By the date of our presumable exhibition, the other had opened, and that one was about young architects’ educational achievements. At the end we connected to the students and held an open talk with them discussing about their view on art and differences between art and architecture. The meeting was announced as Moscow biennale official educational program.

Dvorets (Sukhanovo manor)
Sukhanovo, Leninsky district, Moscow region

This place had become unavailable after meetings with district administration. The main work planned here was the installation of light beacon on the old manor’s tower and its live video streaming to one of official Moscow art spaces.

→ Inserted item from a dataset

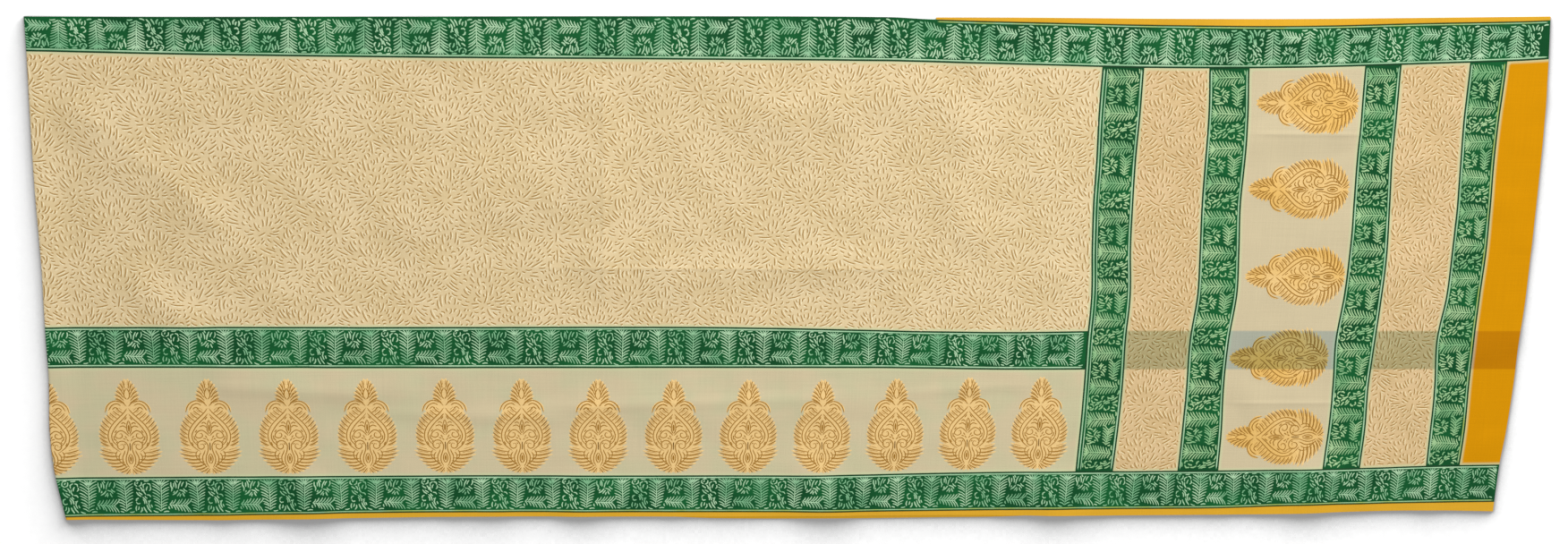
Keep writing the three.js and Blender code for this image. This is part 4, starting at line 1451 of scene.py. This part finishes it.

In main cities administration serve contemporary art as one force of gentrification, but unlike in the western world they tend to think the only usage of their spaces and areas as the greatest honor to the artists. So, all other problems (production, visitor services etc.) became artists own problems.

Finally the Committee members carried the operating light appliance along the manor’s fence, and the documentation of the performance appeared at Forma weekend festival.

Salon (Aglomerat club)
3/12 Kostomarovsky, Moscow

The Committee members took part in exhibition opening during Moscow underground rave fest ‘Skotoboinya’ (Slaughterhouse) was at its full power behind the door.

Muzei (Moscow museum of modern art)
10 Gogolevsky, Moscow

The main part of the Committee activity was directed to get into offical art histrory, so events like Moscow biennale special project were very affordable.

America (Viktor Skersis residence)
880 Laurel Drive, Bethlehem, PA, 18017, USA

A tele-presentation exhibition was held in the USA with help of Viktor Skersis, russian conceptual artist. The members of the Committee have shown their works via video streaming services, discussed them with Viktor and took part in a short discussion after that.

Forma festival (Pravda art-centre)
19 Bumazhny proezd, Moscow

Otshib (Smirnov and Sorokin art fund workshops)
27 Burakova, Moscow

The event was active on online space only, and art fund’s workshops were used as symbolic promotion of the well-known place only.